Quinto día de confinamiento en La Guancha (norte de Tenerife, bajo el Teide). Hoy el sol parece más hospitalario a pesar de la pegajosa promiscuidad de las nubes bajas. Un buen día para leer esta metáfora del encierro que escribí hace unos años…
La Guancha. Miércoles, 18 de marzo de 2020
Música recomendada: Let’s stick together (Bryan Ferry)
Estaba a punto de entrar en el portal de su casa cuando sintió un extraño cosquilleo en la nuca. Se giró, pensando que había alguien observándolo por detrás, pero no, la calle estaba vacía. Y oscura. Debía ser el propio cansancio tras un largo día de trabajo. Mecánicamente, puso la mano en el bolsillo de su pantalón en busca de su llavero cuando algo le llamó la atención más allá del rabillo de su ojo.
Una luz mortecina, al otro lado de la calle. Ahí no había nada. Volvió a girar su cabeza para cerciorarse. Y, en efecto, allí estaba la luz. Surgía de un viejo local que… que siempre había recordado cerrado. ¡Qué extraño! Puso la llave en la cerradura pero, a pesar de sus ganas de llegar a la cama, su mirada se desvió de nuevo hacia el otro lado. Parecía que la tienda estaba todavía abierta. Volvió a guardar las llaves y atravesó la calle en dirección a la luz. Efectivamente, la tienda estaba abierta. Era un anticuario. Inexplicable. Llevaba 20 años viviendo en aquel barrio y jamás se había dado cuenta de que allí había un anticuario. No; realmente es que allí nunca había habido una tienda abierta. Sea como fuere, entró: más que un anticuario, aquello parecía el almacén de un trapero.
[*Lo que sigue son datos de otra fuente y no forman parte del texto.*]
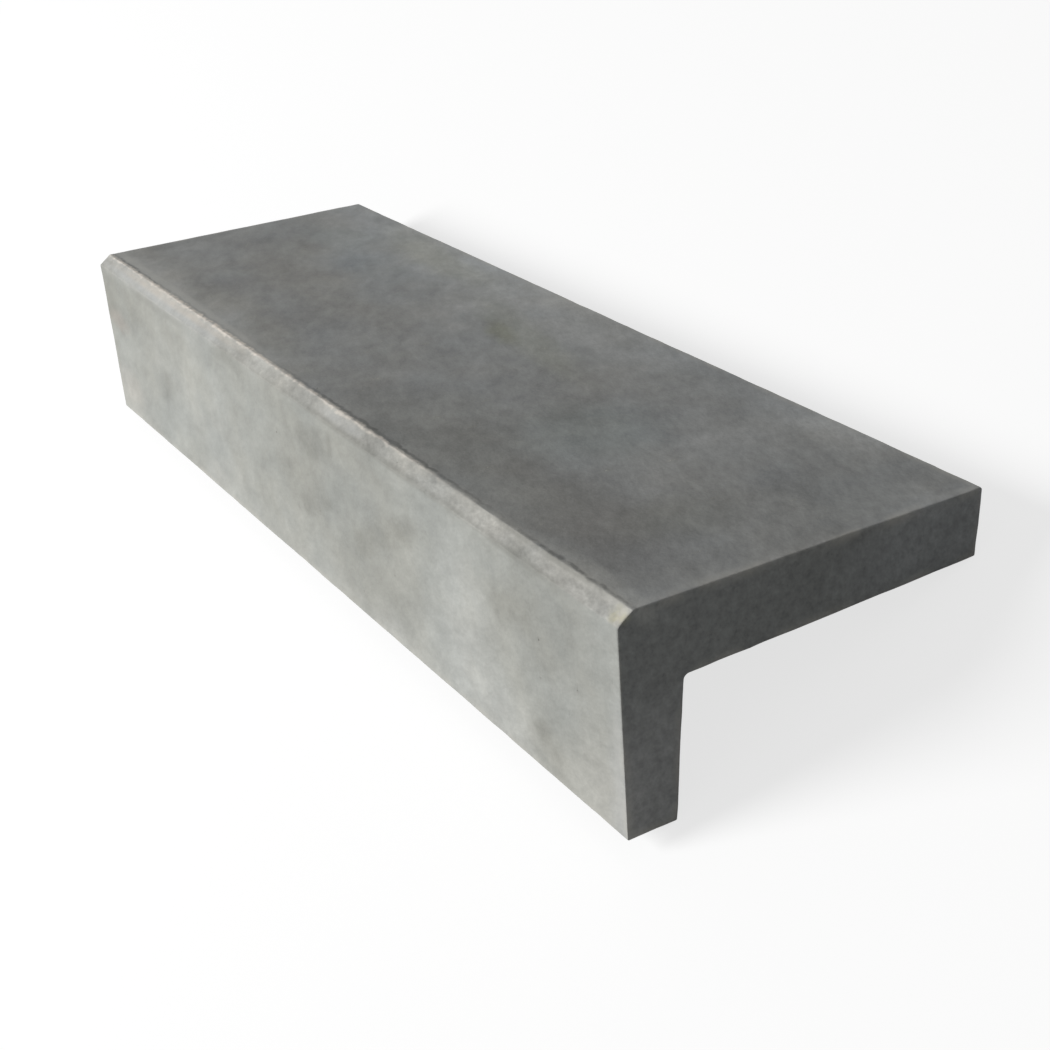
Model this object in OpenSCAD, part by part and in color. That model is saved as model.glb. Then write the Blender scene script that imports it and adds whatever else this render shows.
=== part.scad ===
// L-shaped precast concrete step: a tread with a riser cast on, in one piece.
// X runs along the step, Y from its front to its back, and Z points up.
// Set down with nothing holding it, the step tips back off its narrow riser foot, so it is
// stored as it comes to rest: on the heel of the riser and the lower back edge of the tread.
// The origin is on the floor, under the middle of the step's box.

/* [Overall] */
// Length of the step
length = 1000; // [400:10:2000]
// Depth of the tread, front to back
depth = 315; // [240:1:450]
// Height of the step, foot to walking surface
height = 175; // [130:1:220]

/* [Tread] */
// Thickness of the tread where it meets the riser
tread_root = 62; // [45:0.5:85]
// Thickness of the tread at its back edge
tread_edge = 54.5; // [40:0.5:80]
// How far the back edge leans in, from its top to its bottom
back_draft = 3; // [0:0.5:8]

/* [Riser] */
// Thickness of the riser where it meets the tread
riser_root = 52; // [35:0.5:80]
// Thickness of the riser at its foot
riser_foot = 41.5; // [30:0.5:75]
// How far the front face leans in, from the chamfer down to the foot
front_draft = 3; // [0:0.5:8]

/* [Edges] */
// Width of the nosing chamfer, across the tread
chamfer_run = 12; // [6:0.5:20]
// Drop of the nosing chamfer, down the riser
chamfer_drop = 9; // [6:0.5:20]
// Radius of the fillet in the inner corner
fillet_r = 4; // [3:0.5:20]
// Radius of the outer edges left by the mould
arris_r = 1.5; // [0.5:0.1:2.5]

/* [Hidden] */

// Flats that make up each rounded outer edge, and the fillet
arris_flats = 6;
fillet_flats = 12;

// The section's corners with the riser upright and the tread level, anticlockwise from the toe.
corners = [
    [front_draft, 0],
    [front_draft + riser_foot, 0],
    [riser_root, height - tread_root],
    [depth - back_draft, height - tread_edge],
    [depth, height],
    [chamfer_run, height],
    [0, height - chamfer_drop]
];
HEEL = 1;
INNER = 2;
BACK_LOW = 3;
last = len(corners) - 1;

function unit(v) = v / norm(v);

// Directions from corner i towards the corners before and after it, and half the angle between.
function to_last(i) = unit(corners[i == 0 ? last : i - 1] - corners[i]);
function to_next(i) = unit(corners[i == last ? 0 : i + 1] - corners[i]);
function half_angle(i) = acos(to_last(i) * to_next(i)) / 2;

// Centre of the arc of radius r that rounds corner i off.
function arc_centre(i, r) = corners[i] + unit(to_last(i) + to_next(i)) * r / sin(half_angle(i));

// Points of that arc, in the order of the outline. The inner corner's arc turns the other way.
function arc(i, r, flats) =
    let (
        centre = arc_centre(i, r),
        outward = corners[i] - centre,
        sweep = (180 - 2 * half_angle(i)) * (i == INNER ? -1 : 1),
        start = atan2(outward[1], outward[0]) - sweep / 2
    )
    [for (k = [0 : flats])
        let (angle = start + sweep * k / flats)
        centre + r * [cos(angle), sin(angle)]];

function rounded(i) = i == INNER ? arc(i, fillet_r, fillet_flats) : arc(i, arris_r, arris_flats);

// The stored pose: the arcs of the heel and of the lower back edge rest on the floor.
heel_to_back = arc_centre(BACK_LOW, arris_r) - arc_centre(HEEL, arris_r);
lean = atan2(heel_to_back[1], heel_to_back[0]);
leaned = [for (i = [0 : last]) each [for (p = rounded(i)) [
    p[0] * cos(lean) + p[1] * sin(lean),
    p[1] * cos(lean) - p[0] * sin(lean)
]]];
leaned_y = [for (p = leaned) p[0]];
leaned_z = [for (p = leaned) p[1]];
origin = [(min(leaned_y) + max(leaned_y)) / 2, min(leaned_z)];

module step() {
    color([0.62, 0.63, 0.61])
        rotate([90, 0, 90])
            linear_extrude(length, center = true)
                polygon([for (p = leaned) p - origin]);
}

step();
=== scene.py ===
import math
from collections import namedtuple

import bmesh
import bpy
from bpy.props import FloatProperty, FloatVectorProperty, IntProperty, PointerProperty
from mathutils import Euler, Matrix, Vector, geometry, kdtree


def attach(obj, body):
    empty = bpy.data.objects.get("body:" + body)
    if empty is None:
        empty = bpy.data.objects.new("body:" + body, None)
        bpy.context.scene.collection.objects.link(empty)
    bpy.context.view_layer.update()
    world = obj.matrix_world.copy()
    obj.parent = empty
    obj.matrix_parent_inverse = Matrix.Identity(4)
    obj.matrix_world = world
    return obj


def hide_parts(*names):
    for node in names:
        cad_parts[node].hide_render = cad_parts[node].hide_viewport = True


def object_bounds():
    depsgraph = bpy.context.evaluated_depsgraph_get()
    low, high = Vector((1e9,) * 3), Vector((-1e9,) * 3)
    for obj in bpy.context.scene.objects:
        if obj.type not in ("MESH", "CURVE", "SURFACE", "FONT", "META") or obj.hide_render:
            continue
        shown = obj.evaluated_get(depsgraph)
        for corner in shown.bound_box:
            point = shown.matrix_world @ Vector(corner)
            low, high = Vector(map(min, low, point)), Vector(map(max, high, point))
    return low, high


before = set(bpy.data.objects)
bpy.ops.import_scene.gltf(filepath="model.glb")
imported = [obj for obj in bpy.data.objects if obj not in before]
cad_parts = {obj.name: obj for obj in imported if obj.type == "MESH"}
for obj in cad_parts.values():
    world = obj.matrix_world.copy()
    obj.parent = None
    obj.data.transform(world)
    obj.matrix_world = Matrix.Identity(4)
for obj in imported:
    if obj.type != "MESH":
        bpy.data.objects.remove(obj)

# An L-shaped precast concrete step, laid out as an add-on: one operator casts the step in its
# finish, and one sets the stage round it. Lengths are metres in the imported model's frame.
# "Upright" means the step's own axes in use: along its length, to its back, and up.

bl_info = {
    "name": "Precast concrete step",
    "version": (1, 0, 0),
    "blender": (4, 5, 0),
    "location": "3D View > Sidebar > Concrete step",
    "description": "Casts an L-shaped concrete step round its packed CAD model, and lights it",
    "category": "Add Mesh",
}

CAD_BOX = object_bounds()
CAD_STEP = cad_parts["step"]
LENGTH = CAD_BOX[1].x - CAD_BOX[0].x
MM = 0.001
WELD = 0.01 * MM

# The section's corners and sides, anticlockwise from the toe of the riser. A side starts at the
# corner of its own number.
TOE, HEEL, INNER, BACK_LOW, BACK_TOP, NOSE_TOP, NOSE_LOW = range(7)
FOOT, RISER_BACK, UNDERSIDE, BACK, TOP, CHAMFER, FRONT = range(7)

# The faces whose tone differs from the hidden ones, under the names of their point facts.
SEEN_FACES = {"on_top": TOP, "on_chamfer": CHAMFER, "on_front": FRONT}

# What the section's points know and the nodes read: which way is out, which way the nearest
# corner wears, how far it is, how readily it rubs pale, how deep the point lies inside the
# section, its share in the mould's joint line, and its share in each seen face.
POINT_FACTS = {
    "outward": "FLOAT_VECTOR",
    "push": "FLOAT_VECTOR",
    "away": "FLOAT",
    "rubs": "FLOAT",
    "rim": "FLOAT",
    "joint_line": "FLOAT",
    **{name: "FLOAT" for name in SEEN_FACES},
}

Corner = namedtuple("Corner", "place inward half radius convex")
Row = namedtuple("Row", "place outward faces")
Mark = namedtuple("Mark", "place reach turn colour strength")
Patches = namedtuple("Patches", "size detail span shares")


def linear(hex_colour):
    """An sRGB hex colour as the linear values that shaders take."""
    channels = [int(hex_colour[i : i + 2], 16) / 255 for i in (1, 3, 5)]
    return tuple(c / 12.92 if c <= 0.04045 else ((c + 0.055) / 1.055) ** 2.4 for c in channels)


def add(tree, kind, values=None, **settings):
    """Adds a node, sets it up, fills or links its inputs by name or number, and returns its
    first output."""
    node = tree.nodes.new(kind)
    for name, setting in settings.items():
        setattr(node, name, setting)
    for key, value in (values or {}).items():
        if isinstance(key, str):
            socket = next(s for s in node.inputs if s.name == key and s.enabled)
        else:
            socket = node.inputs[key]
        for source in value if isinstance(value, list) else [value]:
            if isinstance(source, bpy.types.NodeSocket):
                tree.links.new(source, socket)
            else:
                socket.default_value = source
    return next((s for s in node.outputs if s.enabled), None)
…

A los pocos segundos, mientras sus ojos resbalaban por muebles viejos, cuadros polvorientos y candelabros anacrónicos, apareció un viejo sonriente y solícito. No, no quería comprar nada, sólo había entrado por curiosidad. ¿Cuándo había abierto? Sin responder claramente, el viejo le llevó hacia un viejo aparador de cristal. Dentro había, entre diversos objetos de adorno, una vieja bola de agua de esas que se agitan y crean afecto de nieve. La miró fijamente. Sintió una rara sensación en el estómago. Dentro de la bola se escenificaba una habitación, exactamente igual que la suya. Cerró los ojos y volvió a mirar. Exactamente igual que la suya.
Ya en su casa, metido en la cama, observó con atención la bola. ¡Qué singular! La agitó y los pequeñitos copos de nieve llenaron morosamente la esfera, cayendo lentamente sobre los diminutos muebles. Otra cosa que no entendía: no había agujero por dónde meter el agua. ¿Cómo lo habrían hecho? Desde luego, era una verdadera obra de arte. La depositó en su mesilla de noche y se durmió.
Se despertó, violentamente, de madrugada. Todo se movía. Intentó salir de la cama sin conseguirlo. Y, de repente, empezó a nevar en la habitación.